Miles Roby is one of those characters you root for almost immediately.
Elizabeth Strout has an almost frightening understanding of ordinary human sadness.
Olive is difficult, blunt, lonely, funny, maddening — in other words, real. The brilliance of this book is how much emotional devastation Strout can deliver in the smallest moments and gestures.
This novel made me feel more tenderness toward flawed people, including myself.
This book feels like a dream you’re not entirely sure how to explain afterward.
Marilynne Robinson writes with astonishing intelligence and beauty, but what stays with me most is the atmosphere of transience and emotional displacement. Everything in this novel feels fluid — identity, family, home, memory.
It’s haunting in the truest sense of the word.
Annie Proulx can write a landscape so vividly you feel weathered by it yourself.
Poor Quoyle stumbles through this novel carrying humiliation and grief and loneliness like extra luggage, and watching him slowly become more fully himself is unexpectedly moving.
There’s something rugged and deeply humane about this book that I absolutely love.
John Irving is gloriously unafraid of big emotions, big characters, and big ideas.

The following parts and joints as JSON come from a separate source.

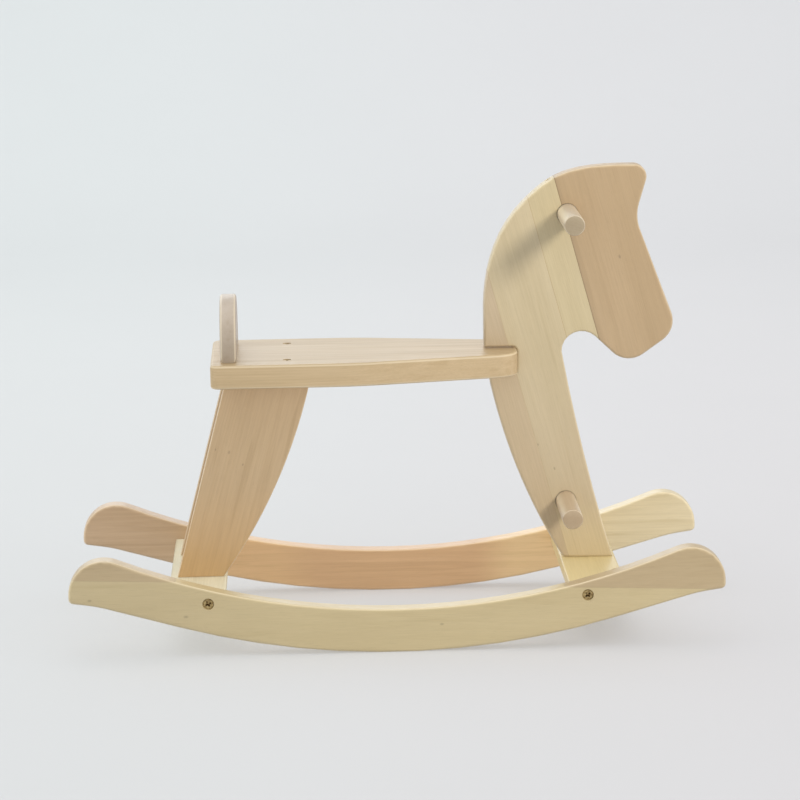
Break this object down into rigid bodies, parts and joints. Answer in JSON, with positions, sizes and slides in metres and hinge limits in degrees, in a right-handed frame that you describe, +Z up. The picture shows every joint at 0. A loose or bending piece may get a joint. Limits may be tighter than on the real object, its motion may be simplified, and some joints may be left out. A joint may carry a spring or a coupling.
{
  "type": "rocking horse",
  "caption": "Wooden toddler rocking horse: flat board seat on slanting legs, horse-head panel with through handle and foot peg, low backrest and two curved rockers",
  "frame": {"origin": "on the floor, midway between the two rockers and midway along them", "axes": "+X towards the head, +Y to the horse's left, +Z up"},
  "size_m": [0.656, 0.252, 0.4708],
  "materials": {
    "pale_wood": "bare sanded poplar, pale cream, satin",
    "warm_wood": "bare sanded poplar, light brown heartwood, satin",
    "pink_wood": "bare sanded poplar, pinkish beige, satin",
    "dowel_wood": "turned beech dowel, bare, satin",
    "screw_steel": "yellow-bronze plated wood screw, semi-gloss"
  },
  "bodies": {
    "root": {"left_rocker": "pale_wood", "right_rocker": "pale_wood", "front_crossbar": "pale_wood", "rear_crossbar": "pale_wood", "main_stave": "pale_wood", "middle_stave": "pale_wood", "seat_board": "warm_wood", "left_rear_leg": "warm_wood", "right_rear_leg": "warm_wood", "head_front_stave": "warm_wood", "backrest": "pink_wood", "neck_rear_stave": "pink_wood", "leg_rear_stave": "pink_wood", "handle_dowel": "dowel_wood", "foot_peg_dowel": "dowel_wood", "left_front_crossbar_pin": "dowel_wood", "left_rear_crossbar_pin": "dowel_wood", "right_front_crossbar_pin": "dowel_wood", "right_rear_crossbar_pin": "dowel_wood", "left_leg_pin": "dowel_wood", "right_leg_pin": "dowel_wood", "seat_front_pin": "dowel_wood", "left_front_rocker_screw": "screw_steel", "left_rear_rocker_screw": "screw_steel", "right_front_rocker_screw": "screw_steel", "right_rear_rocker_screw": "screw_steel", "left_seat_screw": "screw_steel", "right_seat_screw": "screw_steel", "left_backrest_screw": "screw_steel", "right_backrest_screw": "screw_steel", "left_leg_screw": "screw_steel", "right_leg_screw": "screw_steel", "front_leg_screw_1": "screw_steel", "front_leg_screw_2": "screw_steel", "handle_lock_screw": "screw_steel", "foot_peg_lock_screw": "screw_steel"}
  },
  "joints": []
}
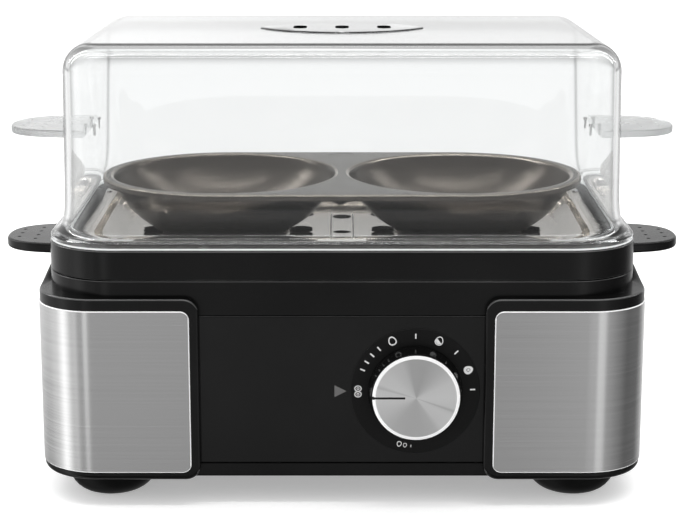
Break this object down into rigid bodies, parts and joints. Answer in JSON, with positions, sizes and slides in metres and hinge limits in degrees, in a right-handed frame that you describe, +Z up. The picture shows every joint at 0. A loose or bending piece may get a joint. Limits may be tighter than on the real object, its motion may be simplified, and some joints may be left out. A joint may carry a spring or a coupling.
{
  "type": "egg cooker",
  "caption": "Electric egg cooker: low rounded base with steel side panels and a rotary control, lift-off carrier with perforated tray, poaching pan and clear domed lid with handles.",
  "frame": {"origin": "on the table under the middle of the base, centre of the bounding box in plan", "axes": "+X to the right as seen from the front, -Y is the front with the knob, +Z up"},
  "size_m": [0.286, 0.1762, 0.1807],
  "materials": {
    "black_plastic": "satin moulded plastic",
    "gloss_black": "polished",
    "brushed_steel": "brushed across",
    "tray_steel": "satin",
    "bright_metal": "bright plated",
    "knob_aluminium": "circular brushed face",
    "heater_aluminium": "cast",
    "print_white": "printed",
    "pilot_grey": "tinted, unlit",
    "lamp_red": "polished",
    "rubber_black": "matte",
    "silicone_red": "matte",
    "board_green": "matte",
    "relay_blue": "matte",
    "terminal_white": "matte",
    "basin_coat": "non-stick coat",
    "pan_coat": "non-stick coat",
    "heater_sheath": "heat-tinted",
    "sheet_steel": "zinc plated",
    "clear_plastic": "clear, polished"
  },
  "bodies": {
    "base": {"housing": "black_plastic", "left_cheek": "black_plastic", "right_cheek": "black_plastic", "left_steel_panel": "brushed_steel", "right_steel_panel": "brushed_steel", "bottom_cover": "black_plastic", "front_left_foot": "black_plastic", "front_right_foot": "black_plastic", "rear_left_foot": "black_plastic", "rear_right_foot": "black_plastic", "foot_pads": "rubber_black", "cover_screws": "bright_metal", "front_panel": "gloss_black", "dial_disc": "black_plastic", "dial_marks": "print_white", "pilot_lens": "pilot_grey", "pilot_lamp": "lamp_red", "potentiometer": "sheet_steel", "potentiometer_nut": "bright_metal", "control_board": "board_green", "buzzer": "black_plastic", "relay": "relay_blue", "board_screws": "bright_metal", "cord_gland": "rubber_black", "gland_nut": "black_plastic", "terminal_block": "terminal_white", "basin_gasket": "silicone_red", "water_basin": "basin_coat", "heat_plate": "heater_aluminium", "heating_element": "heater_sheath", "element_terminals": "bright_metal", "thermostat": "black_plastic", "thermal_fuse": "terminal_white", "heater_bridge": "sheet_steel", "bridge_screws": "bright_metal"},
    "knob": {"knob_skirt": "black_plastic", "knob_cap": "knob_aluminium", "control_shaft": "bright_metal"},
    "carrier": {"carrier_ring": "black_plastic", "left_carrier_handle": "black_plastic", "right_carrier_handle": "black_plastic", "carrier_screws": "bright_metal", "steel_tray": "tray_steel", "tray_rivets": "bright_metal"},
    "pan": {"poaching_pan": "pan_coat"},
    "lid": {"lid_shell": "clear_plastic", "left_lid_handle": "clear_plastic", "right_lid_handle": "clear_plastic", "lid_handle_clips": "bright_metal"}
  },
  "joints": [
    {"name": "knob_turn", "type": "hinge", "parent": "base", "child": "knob", "pos_m": [0.0285, -0.08, 0.04664], "axis": [0, 1, 0], "range_deg": [-80, 180]},
    {"name": "carrier_lift", "type": "slide", "parent": "base", "child": "carrier", "axis": [0, 0, 1], "range_m": [0, 0.06]},
    {"name": "pan_lift", "type": "slide", "parent": "carrier", "child": "pan", "axis": [0, 0, 1], "range_m": [0, 0.045]},
    {"name": "lid_lift", "type": "slide", "parent": "carrier", "child": "lid", "axis": [0, 0, 1], "range_m": [0, 0.12]}
  ]
}
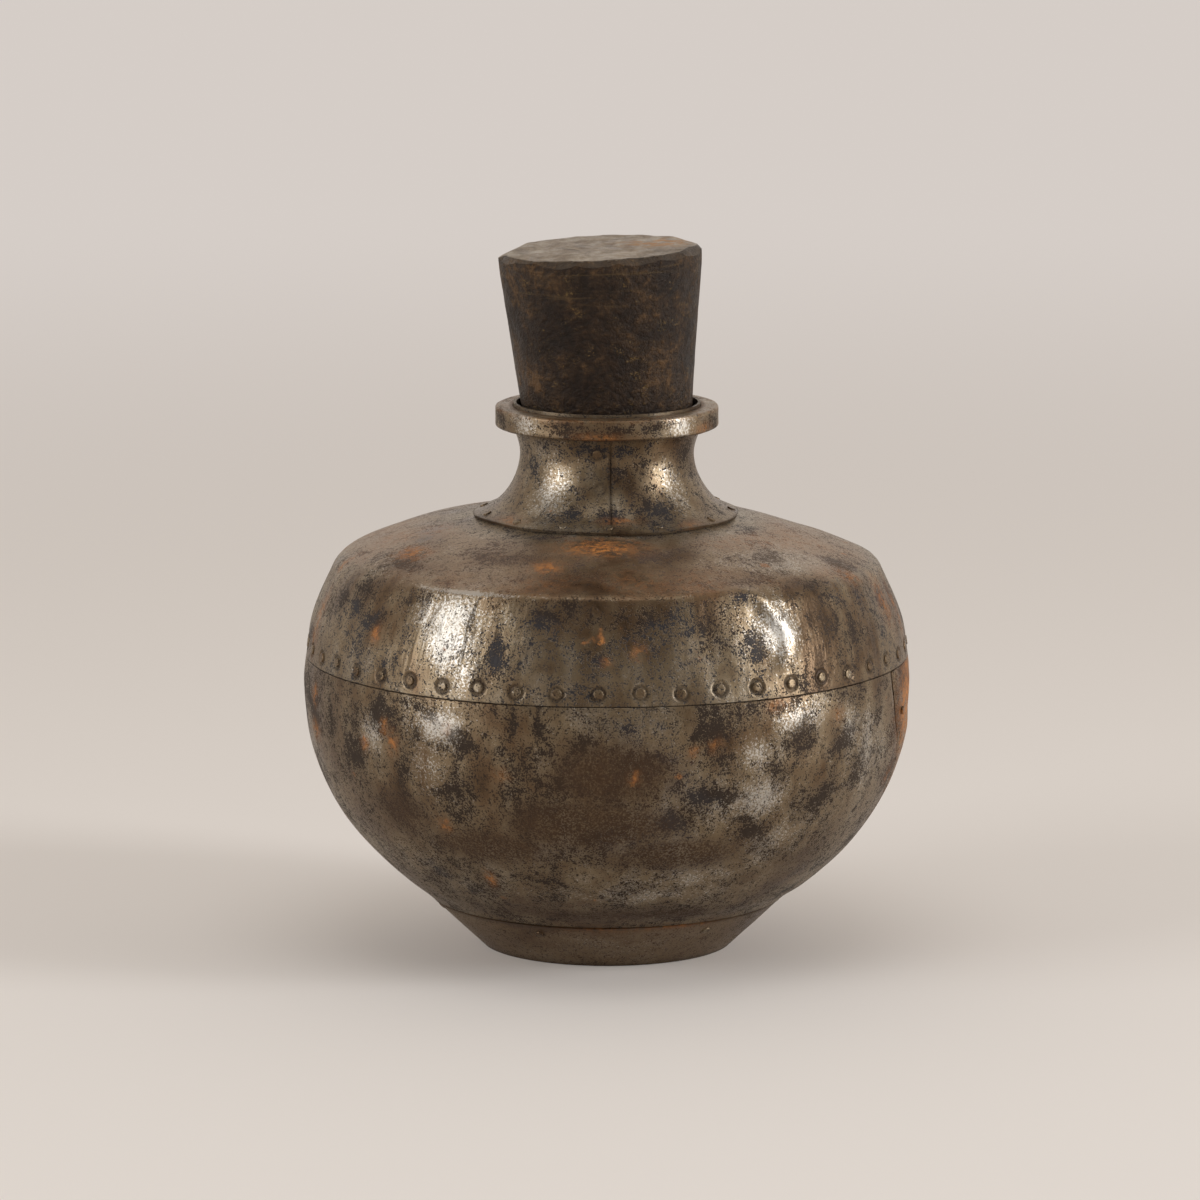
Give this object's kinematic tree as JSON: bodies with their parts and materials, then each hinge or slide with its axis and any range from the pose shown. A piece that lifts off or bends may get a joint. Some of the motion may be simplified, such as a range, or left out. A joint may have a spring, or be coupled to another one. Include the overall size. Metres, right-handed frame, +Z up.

Owen Meany is unforgettable from the first page — strange, funny, brilliant, tragic. This novel somehow manages to be deeply comic and deeply spiritual at the same time, which is harder than it looks.
I finished this book feeling emotionally flattened in the best possible way.
This book grabbed me by the throat.
Kingsolver takes Dickens and Appalachia and the opioid crisis and somehow creates something completely alive and original. Demon’s voice is extraordinary — smart, wounded, funny, resilient.
It’s a furious novel about poverty, neglect, addiction, and survival in modern America. I could not stop reading it.
Every time someone says the Russian novels are “homework,” I want to hand them this book.
Tolstoy understood human contradiction better than almost any writer who ever lived. Desire, marriage, jealousy, social performance, loneliness — it’s all here, and it all feels shockingly contemporary.
Anna isn’t a symbol. She’s a woman. That’s why the novel still hurts.